Interpretation: When the agency is working with Indian children, tribes or local Indian organizations are included in planning for family and community contact to ensure children’s connections to extended family and the tribal community.

Table of Evidence

Self-Study Evidence On-Site Evidence On-Site Activities
    • Guidelines for ensuring ongoing, meaningful contact
    • Procedures for visitation planning and implementation
    • Visitation plan template or sample
    • A description of services that support family, peer, and community connections
No On-Site Evidence
    • Interview:
      1. Program director
      2. Relevant personnel
      3. Foster parents
      4. Parents
      5. Children and youth
    • Review case records

  • FP
    PA-FKC 7.01

    Planned, ongoing contact occurs as frequently as possible between children, parents, and siblings, unless contraindicated, but at a minimum in-person contact occurs:
    1. weekly between children and parents, and
    2. monthly between siblings.

    Interpretation: Implementation of the standard will be assessed by determining the agency’s compliance with the required frequency and length of in-person contacts as outlined in court or administratively-determined visitation plans. The frequency and length of in-person contacts should be occurring according to children’s age and developmental needs, and in line with permanency goals and reunification planning; however, other factors such as children’s and parents’ schedules and distance may factor into visitation arrangements. Infants and toddlers, in particular, need in-person contact as frequently as possible in order to develop and maintain strong attachments with their parental figures.  

    Children and parents are entitled to in-person contact unless parental rights are terminated and in some cases after termination, and incarcerated or detained parents are entitled to in-person contact unless restricted.

    The standard requires engagement of parents whenever possible. In addition to in-person contact, agencies can support resource families to help children maintain contact in other creative ways. Web-based technologies and other electronic communications are increasingly used to facilitate family connections.

    Research Note: Positive, frequent in-person contact between children and families enhances the well-being and positive development of the child; reduces the trauma of separation and placement; promotes placement stability; increases the likelihood of reunification; and facilitates the timely achievement of permanency goals. Research indicates that youth in out-of-home care often maintain relationships with their families and return to them upon exit from care. Supportive relationships should be fostered when possible and youth should receive assistance to cope with or avoid unhealthy relationships.


  • PA-FKC 7.02

    Children are assisted to develop social support networks by building and sustaining relationships with caring individuals of their choosing, including: 
    1. extended family; 
    2. peers;
    3. individuals with whom they had a prior relationship; and 
    4. members of their community, ethnic group, faith group, clan, or tribe.

    Interpretation: Children have the right to determine who they maintain relationships with. The agency should work with children to identify individuals with whom they have supportive relationships. 
     
    In situations with known or suspected concerns about human trafficking, agencies should be aware that traffickers may pose as a boyfriend, older relative, or communicate through another individual and utilize in-person contact to continue the exploitation of the victim.


  • PA-FKC 7.03

    Written visitation plans are: 
    1. developed in collaboration with parents, resource parents, and children;
    2. informed by assessment information; 
    3. focused on relationship-building; and 
    4. determined by children’s developmental needs and permanency goals.

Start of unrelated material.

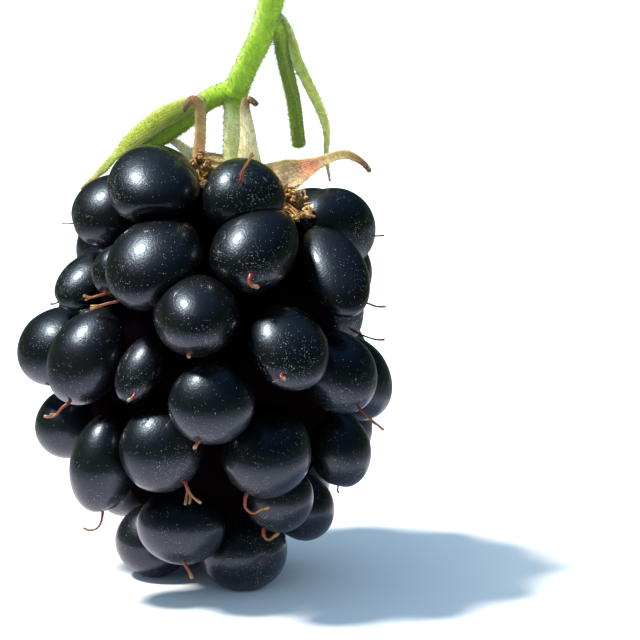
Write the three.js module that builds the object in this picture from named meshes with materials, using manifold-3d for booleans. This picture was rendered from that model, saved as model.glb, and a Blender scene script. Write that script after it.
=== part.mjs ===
// A ripe bramble berry, picked with a piece of its stalk, standing on the drupelets of its tip.
//
// Millimetres, +Z up, origin on the surface below the middle of the whole part. The berry's axis
// is upright at the tip and drifts towards +X at the top, and its front is -Y. A bearing is in
// degrees round that axis, 0 at the front and positive towards +X. A droop is in degrees below
// the horizontal. Everything is laid out round the foot of the axis, and the group is then
// shifted to the origin.

import * as THREE from 'three';
import { mergeVertices } from 'three/addons/utils/BufferGeometryUtils.js';
import Module from 'manifold-3d';

const wasm = await Module();
wasm.setup();

// Driving dimensions of the berry, in millimetres and degrees.
const AXIS_TO_ORIGIN = [0.4, 0]; // from the foot of the axis to the middle of the whole part
const AXIS_DRIFT = 0.0015; // sideways drift of the axis, per millimetre of height squared
const DRUPELET_DETAIL = 2; // how often each face of a drupelet's icosahedron is split
const DRUPELET_ROOT = 0.08; // how much narrower the inner end of a drupelet is
const CLEARANCE = 0.3; // gap between pieces that only touch

// Height of a drupelet's middle, and its reach from the axis: the berry's outline.
const REACH = [[1.9, 3.4], [5, 5.4], [8.8, 7.6], [12.7, 8.5], [16.5, 8.0], [19.6, 6.7], [21.8, 4.6]];
// Height, and how far a drupelet's outer end droops there.
const DROOP = [[1, 78], [4, 66], [8, 58], [12, 52], [16, 46], [20, 34], [22, 5]];
// Height, and radius of the receptacle that the drupelets grow on.
const RECEPTACLE = [
  [1.2, 0], [1.8, 2.4], [4, 4.3], [7, 6.3], [10, 7.5], [14, 7.7], [17, 7.1], [20, 5.6], [21.4, 4.0],
  [22.2, 2.4], [22.5, 0],
];
const RECEPTACLE_SIDES = 12;

// The drupelets of the front and of both flanks, from the tip up. Width is across, length runs
// outwards, and swing turns the length sideways. A style is the dried thread on a drupelet:
// where it leaves the skin, where it points and how long it is.
const SHOWN_DRUPELETS = [
  { bearing: 39.3, height: 2.16, reach: 2.71, width: 5.01, length: 4.74, droop: 52, swing: -14, flat: 0.9 },
  { bearing: -97.7, height: 2.08, reach: 3.42, width: 4.71, length: 4.27, droop: 85, swing: -5, flat: 0.93 },
  { bearing: 180, height: 2.7, reach: 0.5, width: 3.6, length: 3.7, droop: 88 },
  { bearing: 148, height: 1.95, reach: 3.7, width: 4.3, length: 4.3, droop: 66 },
  { bearing: 208, height: 1.95, reach: 3.7, width: 4.2, length: 4.2, droop: 66 },
  { bearing: -20.1, height: 4.2, reach: 4.9, width: 5.01, length: 4.31, droop: 53, swing: 1, flat: 0.9,
    style: { from: [13, 60], to: [40, 51], length: 1 } },
  { bearing: 41, height: 5.79, reach: 5.59, width: 3.94, length: 4.1, droop: 55, swing: -14,
    style: { from: [-53, 60], to: [60, 10], length: 0.8 } },
  { bearing: 88, height: 4.2, reach: 5, width: 3.97, length: 4.1, droop: 62, swing: 1, flat: 0.9 },
  { bearing: -48.7, height: 7.94, reach: 7.93, width: 4.48, length: 5.65, droop: 80, swing: -53, flat: 0.83,
    style: { from: [-10, 81], to: [-75, 45], length: 1.8 } },
  { bearing: -21.5, height: 9.2, reach: 7.52, width: 4.68, length: 4.86, droop: 80, swing: 17, flat: 0.9,
    style: { from: [50, 43], to: [27, 61], length: 1.25 } },
  { bearing: 25, height: 8.91, reach: 7.15, width: 5, length: 5.47, droop: 36, swing: -47, flat: 0.97,
    style: { from: [-56, 59], to: [50, 35], length: 1.7 } },
  { bearing: 68.1, height: 8.18, reach: 7.59, width: 3.77, length: 4.47, droop: 75, swing: 6, flat: 0.9 },
  { bearing: -101.7, height: 8.59, reach: 8.27, width: 4.43, length: 4.42, droop: 39, swing: -2, flat: 0.89 },
  { bearing: -0.2, height: 12.28, reach: 9.27, width: 4.7, length: 4.59, droop: 88, swing: 6, flat: 0.87,
    style: { from: [-30, 54], to: [-42, 51], length: 0.55 } },
  { bearing: -30.7, height: 13.64, reach: 7.77, width: 2.74, length: 4.18, droop: 54, swing: -17, flat: 0.8,
    style: { from: [-14, 41], to: [-49, 16], length: 0.55 } },
  { bearing: -59.1, height: 13.76, reach: 8.09, width: 4.71, length: 5.75, droop: 56, swing: -4, flat: 0.9,
    style: { from: [-38, 54], to: [-71, 25], length: 1.5 } },
  { bearing: -97.7, height: 13.16, reach: 9.05, width: 5.13, length: 4.94, droop: 42, swing: 36, flat: 0.78 },
  { bearing: 26.2, height: 15.11, reach: 9.08, width: 4.46, length: 5.17, droop: 48, swing: 1, flat: 0.72 },
  { bearing: 54.7, height: 13.02, reach: 8.24, width: 4.18, length: 4.95, droop: 50, swing: 1,
    style: { from: [44, 46], to: [65, 42], length: 1.3 } },
  { bearing: 91.7, height: 11.6, reach: 7.6, width: 4.73, length: 5.42, droop: 55, swing: -2, flat: 0.89 },
  { bearing: -7.5, height: 16.84, reach: 7.99, width: 4.72, length: 6.51, droop: 5, swing: 9, flat: 0.93 },
  { bearing: 55.4, height: 18.57, reach: 7.63, width: 3.76, length: 6.32, droop: 40, swing: -32, flat: 0.7,
    style: { from: [81, 48], to: [80, 5], length: 1.4 } },
  { bearing: -55.2, height: 18.53, reach: 6.83, width: 2.62, length: 3.12, droop: 50, swing: 8, flat: 1.01,
    style: { from: [-31, 46], to: [-72, 2], length: 1 } },
  { bearing: -93.2, height: 17.11, reach: 7.38, width: 3.36, length: 4.65, droop: 31, swing: 50, flat: 0.74 },
  { bearing: 86.3, height: 15.87, reach: 6.09, width: 4.59, length: 5.72, droop: 81, swing: -4, flat: 0.88,
    style: { from: [46, 31], to: [85, 0], length: 1 } },
  { bearing: 117, height: 17, reach: 6.8, width: 5, length: 5, droop: 40 },
  { bearing: 17.4, height: 20.12, reach: 6.37, width: 4.62, length: 6.25, droop: 26, swing: -45, flat: 0.91,
    style: { from: [-4, 18], to: [21, 28], length: 0.7 } },
  { bearing: -29.7, height: 19.35, reach: 6.97, width: 5.38, length: 6.29, droop: 33, swing: 2, flat: 0.79,
    style: { from: [-61, 39], to: [-76, 14], length: 1.2 } },
  { bearing: -92, height: 21.11, reach: 6.09, width: 4.72, length: 5.09, droop: 24, swing: 47, flat: 0.82,
    style: { from: [-80, 16], to: [-90, 0], length: 0.5 } },
  { bearing: 88, height: 20.17, reach: 6.22, width: 4.04, length: 5.55, droop: 22, swing: 51, flat: 1.12 },
  { bearing: -51.4, height: 23.09, reach: 4.97, width: 5.1, length: 6.37, droop: 21, swing: 56, flat: 0.76 },
  { bearing: 14.4, height: 22.64, reach: 4.47, width: 4.84, length: 4.48, droop: 61, swing: 23, flat: 0.81,
    style: { from: [-4, -36], to: [73, -67], length: 2 } },
];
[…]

    Interpretation: When the agency is working with Indian children and families, representatives from their tribes or local Indian agencies should be included in the development of the visitation plan. 
     
    Interpretation: For agencies that operate an Unaccompanied Refugee Minor Foster Care Program visitations plans may exist for contact with siblings and are typically developed by the Office of Refugee Resettlement and applicable judicial bodies.

    Note: Visitation plans are typically part of the permanency plan and/or the service plan and are modified in accordance with planning for reunification or an alternate permanency goal.


  • PA-FKC 7.04

    Written visitation plans include:  
    1. start dates, frequency, time, length, and location of in-person contacts; 
    2. participants; 
    3. transportation arrangements;  
    4. supervision or monitoring requirements, if any; 
    5. developmentally-appropriate  and interactive activities; and
    6. cancellation arrangements.

    Interpretation: Workers can help families determine how to involve appropriate extended family and friends to support regular contact and maintain families’ support system. These supports can serve as supervisors, provide transport, offer their home for parents and children to spend time together, involve children in cultural or community events, or provide respite for resource parents.

    Research Note: The more detailed and collaboratively determined a visitation plan is, the more likely that in-person contact will be positive and occur consistently. A fixed schedule is considered best practice and has been linked to helping children and families spend time together more frequently. 

    Research has found that in-person contact tends to be more consistent and positive when it occurs in a comfortable home location, such as parents’ own homes, resource parents’ home, or another home setting, compared to when in-person contact is at the agency or another location.


  • PA-FKC 7.05

    Workers or designees promote meaningful and constructive contact by:
    1. providing support to help children, parents and resource families prepare for and transition to and from in-person contact;
    2. following-up after in-person contact with all parties to assess for concerns that may indicate the need to modify the visitation plan or services; and
    3. documenting the activities that occurred and behaviorally-specific observations that pertain to family relationships and parenting.

    Research Note: Resource parents consistently state that helping children transition after in-person contact with their families is one of the most challenging aspects of the process. Resource parents and/or workers can help children develop transition plans that provide a structure for how they can healthfully shift gears after spending time with their parents and to help validate confusing feelings.


  • FP
    PA-FKC 7.06

    Agency policy prohibits cancellation of in-person contact as a disciplinary action.